■ The problem
From the line containing "color(steel) placed() knob_frame() thermostat_spindle();" through the line containing "obj.parent = empty", retype each line exactly; include both end lines and nothing beyond them.

■ Recorded data

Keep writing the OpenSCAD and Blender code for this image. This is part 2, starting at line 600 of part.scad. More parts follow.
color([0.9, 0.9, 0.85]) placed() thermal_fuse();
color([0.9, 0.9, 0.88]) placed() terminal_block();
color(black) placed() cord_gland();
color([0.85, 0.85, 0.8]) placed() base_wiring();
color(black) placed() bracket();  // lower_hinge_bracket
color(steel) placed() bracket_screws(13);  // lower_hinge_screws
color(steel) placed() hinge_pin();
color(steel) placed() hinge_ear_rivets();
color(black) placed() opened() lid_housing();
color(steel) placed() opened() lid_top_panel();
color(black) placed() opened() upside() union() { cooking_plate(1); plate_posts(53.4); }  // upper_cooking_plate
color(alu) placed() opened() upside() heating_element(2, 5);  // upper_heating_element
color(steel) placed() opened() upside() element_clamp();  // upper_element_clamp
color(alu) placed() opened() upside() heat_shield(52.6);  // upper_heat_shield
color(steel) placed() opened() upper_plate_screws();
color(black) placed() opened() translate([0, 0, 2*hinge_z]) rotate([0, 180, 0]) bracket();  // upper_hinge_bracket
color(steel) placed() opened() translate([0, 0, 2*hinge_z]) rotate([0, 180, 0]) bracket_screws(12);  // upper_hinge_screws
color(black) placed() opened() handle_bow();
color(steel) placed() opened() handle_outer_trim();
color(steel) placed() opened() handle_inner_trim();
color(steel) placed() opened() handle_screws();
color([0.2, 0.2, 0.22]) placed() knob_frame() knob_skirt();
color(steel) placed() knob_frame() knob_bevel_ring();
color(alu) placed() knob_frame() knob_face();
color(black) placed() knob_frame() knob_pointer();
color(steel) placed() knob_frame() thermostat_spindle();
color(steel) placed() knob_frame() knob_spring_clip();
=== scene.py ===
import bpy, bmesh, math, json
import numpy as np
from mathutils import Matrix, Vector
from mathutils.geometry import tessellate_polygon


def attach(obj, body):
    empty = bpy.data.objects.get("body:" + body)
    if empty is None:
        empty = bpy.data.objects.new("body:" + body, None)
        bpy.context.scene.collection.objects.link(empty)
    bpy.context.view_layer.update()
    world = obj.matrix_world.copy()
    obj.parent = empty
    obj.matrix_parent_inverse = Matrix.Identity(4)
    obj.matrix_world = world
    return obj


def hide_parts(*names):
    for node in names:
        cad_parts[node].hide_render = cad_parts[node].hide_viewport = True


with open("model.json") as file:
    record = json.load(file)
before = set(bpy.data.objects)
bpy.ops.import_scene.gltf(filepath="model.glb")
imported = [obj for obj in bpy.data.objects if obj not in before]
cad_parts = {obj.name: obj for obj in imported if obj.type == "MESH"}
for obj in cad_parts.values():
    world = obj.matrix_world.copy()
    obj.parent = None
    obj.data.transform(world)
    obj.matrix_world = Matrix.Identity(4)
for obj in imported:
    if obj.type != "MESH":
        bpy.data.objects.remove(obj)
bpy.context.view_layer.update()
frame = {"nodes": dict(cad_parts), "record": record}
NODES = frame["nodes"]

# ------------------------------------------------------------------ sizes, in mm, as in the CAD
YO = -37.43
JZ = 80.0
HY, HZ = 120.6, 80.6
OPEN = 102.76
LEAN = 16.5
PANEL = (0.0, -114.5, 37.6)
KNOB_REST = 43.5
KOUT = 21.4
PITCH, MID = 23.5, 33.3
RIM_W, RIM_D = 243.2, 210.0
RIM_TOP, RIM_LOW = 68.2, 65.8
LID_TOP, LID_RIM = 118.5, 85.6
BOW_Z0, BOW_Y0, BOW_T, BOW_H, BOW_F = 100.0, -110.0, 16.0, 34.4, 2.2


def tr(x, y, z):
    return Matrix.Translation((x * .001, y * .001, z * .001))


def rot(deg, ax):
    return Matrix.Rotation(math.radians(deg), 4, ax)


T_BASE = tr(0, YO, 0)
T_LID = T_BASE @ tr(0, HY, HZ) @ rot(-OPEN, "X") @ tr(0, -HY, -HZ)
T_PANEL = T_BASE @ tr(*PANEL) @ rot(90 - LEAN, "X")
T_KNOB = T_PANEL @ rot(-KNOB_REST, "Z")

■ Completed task
color(steel) placed() knob_frame() thermostat_spindle();
color(steel) placed() knob_frame() knob_spring_clip();
=== scene.py ===
import bpy, bmesh, math, json
import numpy as np
from mathutils import Matrix, Vector
from mathutils.geometry import tessellate_polygon


def attach(obj, body):
    empty = bpy.data.objects.get("body:" + body)
    if empty is None:
        empty = bpy.data.objects.new("body:" + body, None)
        bpy.context.scene.collection.objects.link(empty)
    bpy.context.view_layer.update()
    world = obj.matrix_world.copy()
    obj.parent = empty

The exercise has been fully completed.